Relying on a single VPN protocol (e.g., only IPsec or only SSL-VPN) carries the risk of protocol stack vulnerabilities. Building protocol redundancy enhances resilience.

  • Dual-Protocol Stack Support: Ensure network access points support both IPsec and modern SSL-VPN protocols based on DTLS/QUIC. If one protocol is blocked due to compatibility or firewall policies, the client can automatically attempt the other.
  • Multi-Homed Internet Access: Configure multiple upstream internet links (e.g., from different ISPs) for VPN gateways, combined with intelligent routing technologies like SD-WAN to dynamically select the optimal path based on link quality and cost.
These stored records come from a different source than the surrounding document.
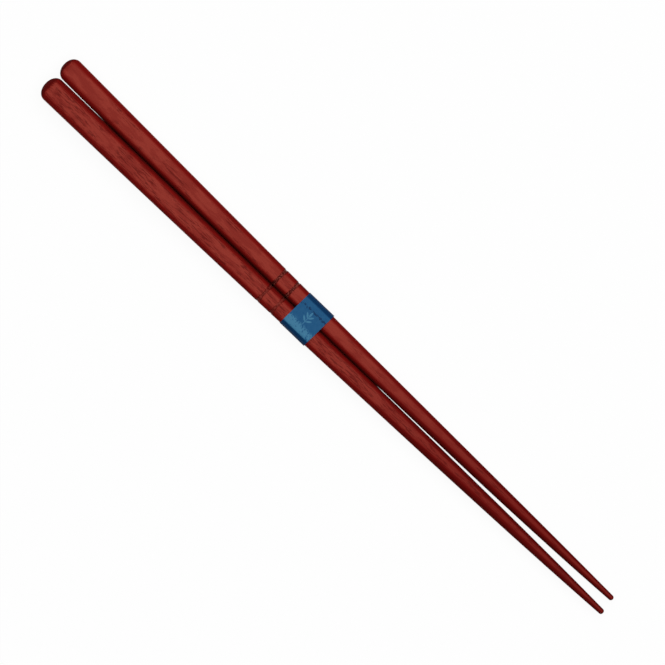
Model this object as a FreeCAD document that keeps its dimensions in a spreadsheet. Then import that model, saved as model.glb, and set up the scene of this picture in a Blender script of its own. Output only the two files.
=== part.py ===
import FreeCAD, Part
import math
import os
import Sketcher
from FreeCAD import Vector

# A pair of chopsticks lying side by side, held together by a paper band.
# Millimetres. X runs from the butts to the tips, Z is up, and the pair lies on Z = 0.
# The origin is on the underside of the band, halfway along it, under the line where the sticks meet.

SIZES = (
    ("stick_length", 225.3, "the longer stick, which is the front one, butt to tip"),
    ("rear_shortfall", 0.7, "how much shorter the rear stick is"),
    ("front_butt_width", 8.0, "across the front stick's flats at the butt"),
    ("front_tip_width", 1.67, "the same at its tip"),
    ("front_bow", -0.37, "how far its middle bends sideways, towards +Y"),
    ("front_bow_shift", 0.63, "how much more of that bend lies near the butt"),
    ("rear_butt_width", 7.55, "across the rear stick's flats at the butt"),
    ("rear_tip_width", 1.58, "the same at its tip"),
    ("rear_bow", -0.77, "how far its middle bends sideways, towards +Y"),
    ("rear_bow_shift", -0.38, "how much more of that bend lies near the butt"),
    ("even_share", 0.631, "share of the taper that is almost even along the stick"),
    ("even_power", 1.045, "power of that share"),
    ("late_power", 6.07, "power of the rest, which comes near the tip"),
    ("butt_corner", 0.66, "corner radius at the butt, for a half-width of 1"),
    ("tip_corner", 0.96, "corner radius at the tip, for a half-width of 1"),
    ("butt_dome", 2.9, "length of the rounded butt end"),
    ("tip_round", 0.75, "length of the rounded tip"),
    ("butt_relief", 0.2, "how far the inner side of each stick falls back at the butt"),
    ("relief_length", 28.0, "butt to the end of that relief"),
    ("groove_from_butt", 88.8, "butt to the middle of the first turned groove"),
    ("groove_spacing", 5.25, "first groove to the second"),
    ("groove_width", 1.3, "width of each groove, where it cuts the corners"),
    ("front_groove_depth", 0.1, "depth below the flats of the front stick"),
    ("rear_groove_depth", 0.16, "depth below the flats of the rear stick"),
    ("meet_at", 96.0, "butt to the place where the sticks meet"),
    ("side_gap", 0.03, "between the sticks where they meet"),
    ("band_from_butt", 98.2, "butt to the nearer edge of the band"),
    ("band_width", 9.8, "width of the band, along the sticks"),
    ("paper", 0.1, "thickness of the paper"),
    ("paper_gap", 0.03, "between the paper and the sticks"),
    ("lap", 6.0, "overlap of the glued paper ends"),
)

# Where the sections of a shaft are taken, as shares of its length, closer where the taper steepens.
STATIONS = (0.0, 0.04, 0.08, 0.13, 0.26, 0.4, 0.53, 0.64, 0.73, 0.81, 0.875, 0.925, 0.965, 1.0)
# Where the sections of a rounded end are taken, in degrees round its ellipse.
END_ANGLES = (14, 26, 38, 50, 62, 76, 90)
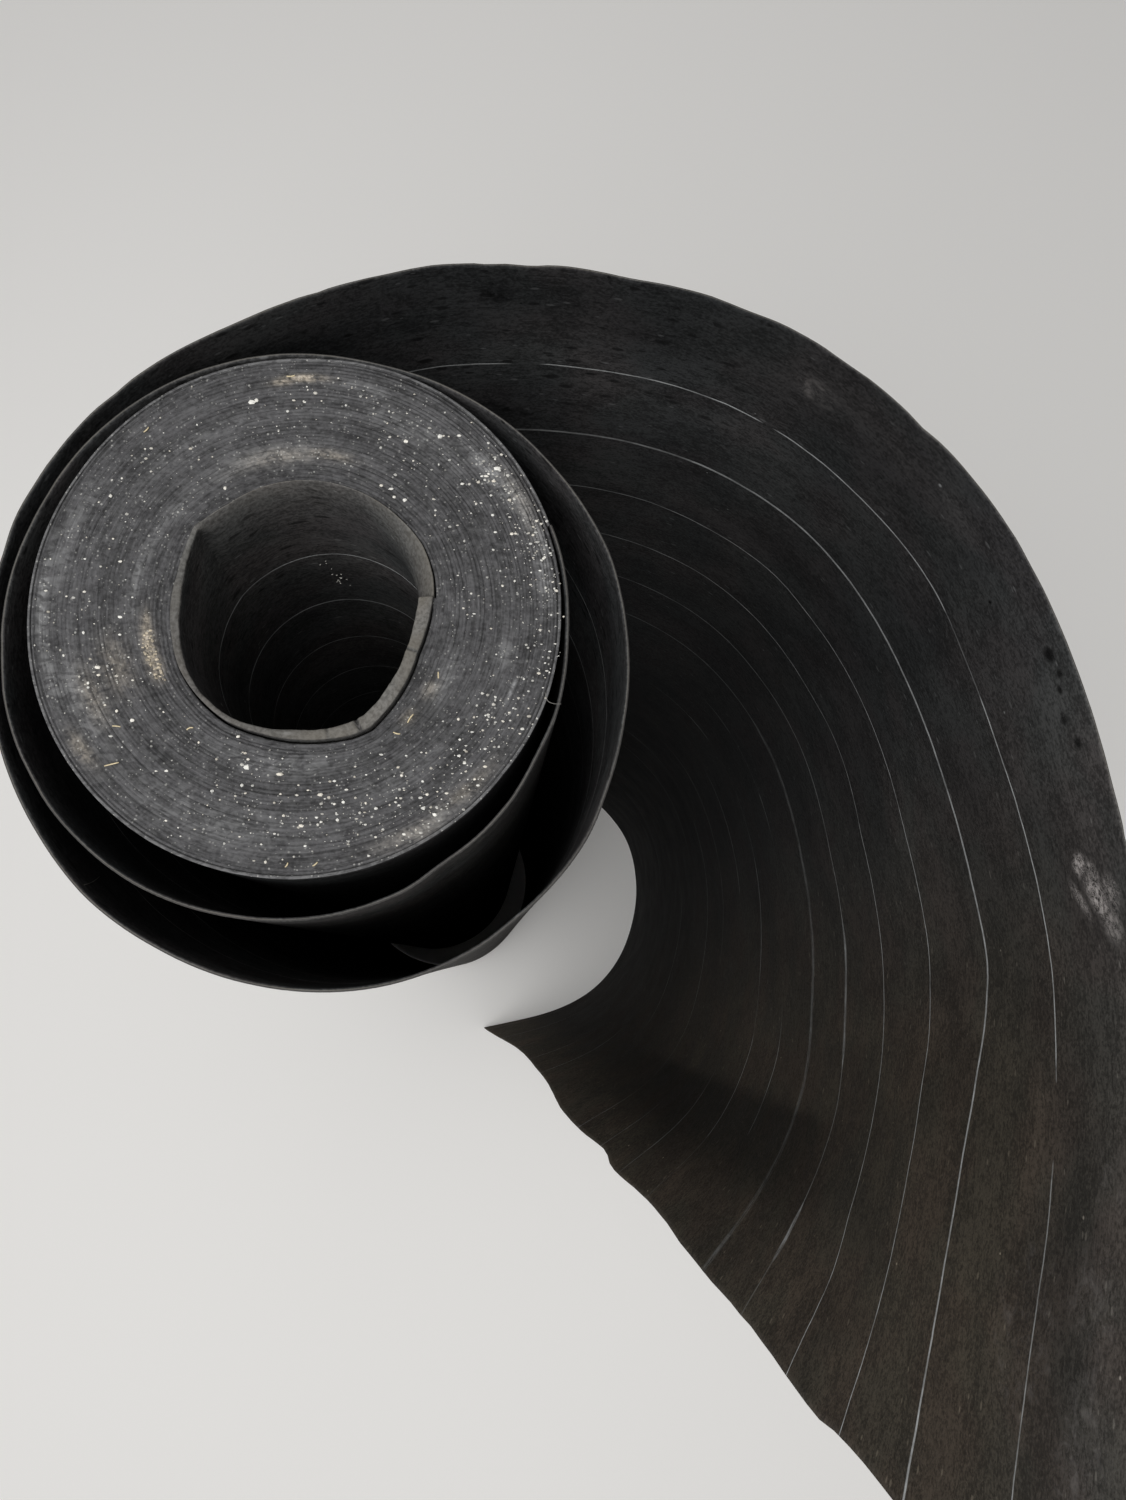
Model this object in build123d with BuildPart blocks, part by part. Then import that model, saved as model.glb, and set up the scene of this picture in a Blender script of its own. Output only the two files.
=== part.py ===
"""A roll of roofing felt standing on its end, with its outer turns sprung open.

The origin is on the axis of the roll, on the floor. +Z runs up the axis, and +X points to the loop
that the sheet makes before its free end. The sheet is one piece: the inner turns lie tight on each
other and are one turned body with a bore, and the outer turns and the free end stand clear of it.
"""
import os
from math import cos, radians, sin

from build123d import *

# Driving dimensions, in millimetres
sheet_width = 1000.0
felt_thickness = 1.1
bore_radius = 40.0
wound_turns = 36
turn_pitch = 1.12
seam_depth = 0.4
end_recess = 0.1
spring_out = 100.0

# Radius of the tightly wound part
wound_radius = bore_radius + wound_turns * turn_pitch

# The loose turns seen from above, outwards from the wound part. Each station is the angle about the
# axis, in degrees, and how far the middle of the sheet stands off the wound part, as a share of
# spring_out. The sheet winds outwards clockwise, so the angle falls.
first_loose_turn = [
    (20, -0.01),
    (-2, 0.003),
    (-30, 0.032),
    (-60, 0.083),
    (-100, 0.138),
    (-140, 0.124),
    (-180, 0.066),
    (-220, 0.032),
    (-260, 0.02),
    (-290, 0.02),
]
second_loose_turn = [
    (-320, 0.069),
    (-360, 0.172),
    (-400, 0.29),
    (-435, 0.342),
    (-470, 0.279),
    (-500, 0.187),
    (-530, 0.112),
    (-570, 0.086),
    (-600, 0.112),
]
outer_loop = [
    (-625, 0.2),
    (-640, 0.314),
    (-665, 0.605),
    (-688, 1.0),
    (-707, 1.33),
]

# The free end leans out, so its course is given at the floor, at half height and along the top,
# with the same number of stations in each. All three go on from the last station of the loop.
free_end_bottom = [
    (-721, 1.465),
    (-735, 1.515),
    (-749, 1.51),
    (-763, 1.4),
    (-777.5, 1.215),
    (-794, 1.095),
]
free_end_middle = [
    (-721, 1.51),
    (-733.5, 1.67),
    (-746, 1.84),
    (-757, 2.015),
    (-768, 2.105),
    (-779, 2.12),
]
free_end_top = [
    (-722, 1.565),
    (-736, 1.81),
    (-748, 2.09),
    (-759, 2.33),
    (-768.5, 2.69),
    (-775, 3.16),
]

# Arcs along each side of the sheet
upright_arcs = 40
free_end_arcs = 16


def station_point(station):
    """Point in plan of one station of the sheet's course."""
    angle, stand_off = station
    radius = wound_radius + stand_off * spring_out
    return radius * cos(radians(angle)), radius * sin(radians(angle))


def sheet_side(course, shift, arcs):
    """One side of the sheet, shifted square to its course, as a chain of arcs. Returns its ends."""
    points = []
    for half_arc in range(2 * arcs + 1):
        along = course.tangent_at(half_arc / (2 * arcs))
        across = Vector(-along.Y, along.X)
        points.append(course.position_at(half_arc / (2 * arcs)) + across * shift)
    for start in range(0, 2 * arcs, 2):
        ThreePointArc(*points[start : start + 3])
    return points[0], points[-1]


def sheet_outline(course, arcs):
    """Outline of the sheet in plan: its two sides and its two ends."""
    left_ends = sheet_side(course, felt_thickness / 2, arcs)
    right_ends = sheet_side(course, -felt_thickness / 2, arcs)
    for left_end, right_end in zip(left_ends, right_ends):
        Line(left_end, right_end)


def seam_profile():
    """Profile cut off the top of the wound turns.

    The edge of each turn is one narrow slanting face. The faces slant in and out by turns, so that
    seams and ridges take turns between them. The innermost and the outermost turn keep flat edges.
    """
    points = []
    for turn in range(1, wound_turns):
        drop = end_recess if turn % 2 else seam_depth
        points.append((bore_radius + turn * turn_pitch, sheet_width - drop))
    first_radius = bore_radius + turn_pitch
    last_radius = wound_radius - turn_pitch
    points[0] = (first_radius, sheet_width)
    points[-1] = (last_radius, sheet_width)
    clear_height = sheet_width + seam_depth
    return [(first_radius, clear_height), *points, (last_radius, clear_height)]


upright_stations = first_loose_turn + second_loose_turn + outer_loop
upright_course = Spline(*[station_point(station) for station in upright_stations])
loop_end = upright_course @ 1
loop_direction = upright_course % 1

with BuildPart() as roofing_felt:
    # Wound part and upright part of the loose sheet, drawn in plan as one outline
    with BuildSketch():
        with BuildLine():
            sheet_outline(upright_course, upright_arcs)
        make_face()
        Circle(wound_radius)
        Circle(bore_radius, mode=Mode.SUBTRACT)
    extrude(amount=sheet_width)

    # Turns showing on the top end and on the bottom end
    top_seams = seam_profile()
    bottom_seams = [(radius, sheet_width - height) for radius, height in top_seams]
    for seams in (top_seams, bottom_seams):
        with BuildSketch(Plane.XZ):
            with BuildLine():
                Polyline(*seams, close=True)
            make_face()
        revolve(axis=Axis.Z, mode=Mode.SUBTRACT)

    # Free end: the sheet goes on from the loop and leans out, lofted through its three courses
    for height, stations in (
        (0, free_end_bottom),
        (sheet_width / 2, free_end_middle),
        (sheet_width, free_end_top),
    ):
        points = [station_point(station) for station in stations]
        end_direction = Vector(*points[-1]) - Vector(*points[-2])
        course = Spline(
            loop_end, *points, tangents=[loop_direction, end_direction], mode=Mode.PRIVATE
        )
        with BuildSketch(Plane.XY.offset(height)):
            with BuildLine():
                sheet_outline(course, free_end_arcs)
            make_face()
    loft()

roofing_felt.part.label = "roofing_felt"
os.makedirs("parts", exist_ok=True)
export_step(roofing_felt.part, "parts/roofing_felt.step")
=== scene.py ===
"""A roll of bitumen roofing felt standing on its end, with its outer turns sprung loose.

Everything is in metres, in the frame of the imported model. The origin is on the axis of the roll, on
the floor. +Z runs up the axis, and +X points to the loop of the loose sheet.
"""

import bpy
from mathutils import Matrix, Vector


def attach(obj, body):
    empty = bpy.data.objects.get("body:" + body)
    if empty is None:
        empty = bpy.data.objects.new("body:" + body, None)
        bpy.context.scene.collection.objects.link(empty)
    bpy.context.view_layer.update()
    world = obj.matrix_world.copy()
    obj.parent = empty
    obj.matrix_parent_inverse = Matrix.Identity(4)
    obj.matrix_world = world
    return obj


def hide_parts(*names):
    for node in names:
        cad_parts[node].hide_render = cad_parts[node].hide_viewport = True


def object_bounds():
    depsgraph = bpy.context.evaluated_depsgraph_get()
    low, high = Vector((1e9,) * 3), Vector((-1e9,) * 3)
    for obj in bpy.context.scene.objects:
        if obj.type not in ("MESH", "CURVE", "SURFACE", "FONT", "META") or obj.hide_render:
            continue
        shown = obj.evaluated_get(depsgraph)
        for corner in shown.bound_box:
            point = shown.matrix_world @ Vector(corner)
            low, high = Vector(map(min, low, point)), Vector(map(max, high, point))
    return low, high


bl_info = {
    "name": "Roofing Felt Roll",
    "version": (1, 0, 0),
    "blender": (4, 5, 0),
    "location": "3D View > Sidebar > Felt Roll",
    "description": "Builds a roll of roofing felt with its outer turns sprung loose",
    "category": "Add Mesh",
}

import math
import random

import bpy
import numpy as np
from bpy.props import FloatProperty, FloatVectorProperty, IntProperty, PointerProperty
from mathutils import Matrix, Vector, noise

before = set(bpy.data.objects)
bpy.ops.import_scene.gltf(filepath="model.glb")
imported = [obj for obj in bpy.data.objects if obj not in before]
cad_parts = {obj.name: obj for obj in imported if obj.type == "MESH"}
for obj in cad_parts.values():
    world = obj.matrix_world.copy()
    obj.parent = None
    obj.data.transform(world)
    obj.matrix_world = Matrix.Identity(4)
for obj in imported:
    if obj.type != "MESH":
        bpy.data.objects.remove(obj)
CAD_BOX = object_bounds()

FELT_NODE = "roofing_felt"
BODY = "root"
MM = 0.001

# Courses of the loose sheet, outwards from the wound part: the angle about the axis in degrees, and
# how far the middle of the sheet stands off the wound part in millimetres.
LOOSE_TURNS = [
    (20, -0.6), (-2, 0.3), (-30, 3.2), (-60, 8.3), (-100, 13.8), (-140, 12.4), (-180, 6.6),
    (-220, 3.2), (-260, 2.0), (-290, 2.0), (-320, 6.9), (-360, 17.2), (-400, 29.0), (-435, 34.2),
    (-470, 27.9), (-500, 18.7), (-530, 11.2), (-570, 8.6), (-600, 11.2), (-625, 20.0), (-640, 31.4),
    (-665, 60.5), (-688, 100.0), (-707, 133.0),
]
LOOSE_START_SLOPE = (0.388, -0.9375)
LOOP_END_SLOPE = (0.5925, -0.8561)
# The free end leans out, so it has a course at the floor, at half height and along the top.
FREE_END = {
    0.0: [(-721, 146.5), (-735, 151.5), (-749, 151.0), (-763, 140.0), (-777.5, 121.5), (-794, 109.5)],
    0.5: [(-721, 151.0), (-733.5, 167.0), (-746, 184.0), (-757, 201.5), (-768, 210.5), (-779, 212.0)],
    1.0: [(-722, 156.5), (-736, 181.0), (-748, 209.0), (-759, 233.0), (-768.5, 269.0), (-775, 316.0)],
}
# How far the hand-cut end wanders from a straight cut, in millimetres, by height in metres.
CUT_WANDER = [
    (0.0, 0.0), (0.06, -4.5), (0.13, -9.8), (0.2, -8.0), (0.263, -5.0), (0.342, 2.3), (0.422, 0.8),
    (0.457, -1.3), (0.488, 2.9), (0.545, -0.2), (0.585, -0.9), (0.644, 1.1), (0.738, 0.3),
    (0.782, 2.5), (0.806, 2.7), (0.827, -0.7), (0.873, -1.3), (1.0, 1.5),
]
# Mouth of the bore, by angle in degrees: outer and inner radius of the turned-in rim and the gap
# outside it, in millimetres, and how flat the rim lies, from 0 for a soft funnel to 1 for a flat lip.
RIM = [
    (5, 39.3, 34.9, -0.3, 1.0), (-2, 38.5, 34.2, 0.4, 1.0), (-12, 37.8, 33.9, 0.65, 1.0),
    (-22, 37.6, 34.1, 0.7, 1.0), (-32, 38.7, 34.9, 0.75, 1.0), (-42, 40.0, 35.9, 0.8, 1.0),
    (-52, 41.5, 37.6, 0.8, 1.0), (-60, 43.0, 38.9, 0.8, 1.0), (-68, 42.9, 39.1, 0.8, 1.0),
    (-77, 42.0, 38.9, 0.8, 1.0), (-90, 41.3, 38.4, 0.85, 1.0), (-105, 40.9, 39.1, 0.7, 1.0),
    (-120, 41.4, 39.7, 0.6, 1.0), (-136, 40.9, 39.6, 0.45, 1.0), (-150, 40.5, 38.6, 0.35, 1.0),
    (-165, 39.3, 36.8, 0.3, 1.0), (-180, 38.8, 35.9, 0.3, 1.0), (-193, 38.4, 36.1, 0.25, 1.0),
    (-205, 39.4, 37.4, 0.2, 1.0), (-216, 41.0, 39.4, 0.15, 1.0), (-221, 40.6, 37.6, 0.15, 0.15),
    (-233, 39.7, 37.0, 0.12, 0.0), (-250, 40.1, 38.0, 0.12, 0.0), (-270, 40.3, 38.6, 0.12, 0.0),
    (-291, 40.2, 37.6, 0.12, 0.0), (-315, 40.3, 36.2, 0.15, 0.0), (-330, 40.9, 35.3, 0.2, 0.0),
    (-345, 40.3, 34.9, 0.4, 0.0), (-355, 39.5, 34.7, 0.6, 0.0),
]
INNER_END_ANGLE = 5.0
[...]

3. Intelligent DNS and Global Server Load Balancing (GSLB)

For global enterprises, using DNS for traffic steering is a crucial disaster recovery mechanism.

  • Health Checks: The GSLB service continuously performs health checks on VPN gateway endpoints in various regions (monitoring TCP ports, SSL handshakes, specific URL reachability).
  • Intelligent Resolution: When a regional gateway failure is detected, the GSLB automatically resolves DNS queries for the VPN domain (e.g., vpn.company.com) to the IP address of the next closest, healthy gateway.
  • User Location-Based Steering: Users can be directed to the gateway with the lowest latency based on their source IP geolocation, improving the user experience.

Implementing Automated Failure Detection and Failover

The value of a redundant architecture depends on fast and accurate failure detection and switching mechanisms.

Key Monitoring Metrics

Establish comprehensive monitoring for VPN gateways, including:

  • Device Health: CPU, memory, disk utilization.
  • Session Metrics: Concurrent users, new connection rate, failed connection attempts.
  • Network Performance: Tunnel latency, jitter, packet loss.
  • Application Reachability: Success rate of accessing internal critical applications (e.g., AD domain controller, internal wiki) through the gateway.

Automation Orchestration and Response

Utilize operations automation tools (e.g., Ansible, Terraform) or cloud-native orchestration services to pre-configure failure response playbooks. For example, when the monitoring system detects that the primary VPN gateway is completely unreachable for a duration exceeding a set threshold, it automatically executes the following actions:

  1. Migrate the Virtual IP (VIP) from the failed device to the standby device.
  2. Update firewall policies to allow the standby device to receive traffic.
  3. Send an alert to the IT operations team and create a trouble ticket.
  4. Optionally, in cloud environments, automatically terminate the failed instance and launch a new replacement instance.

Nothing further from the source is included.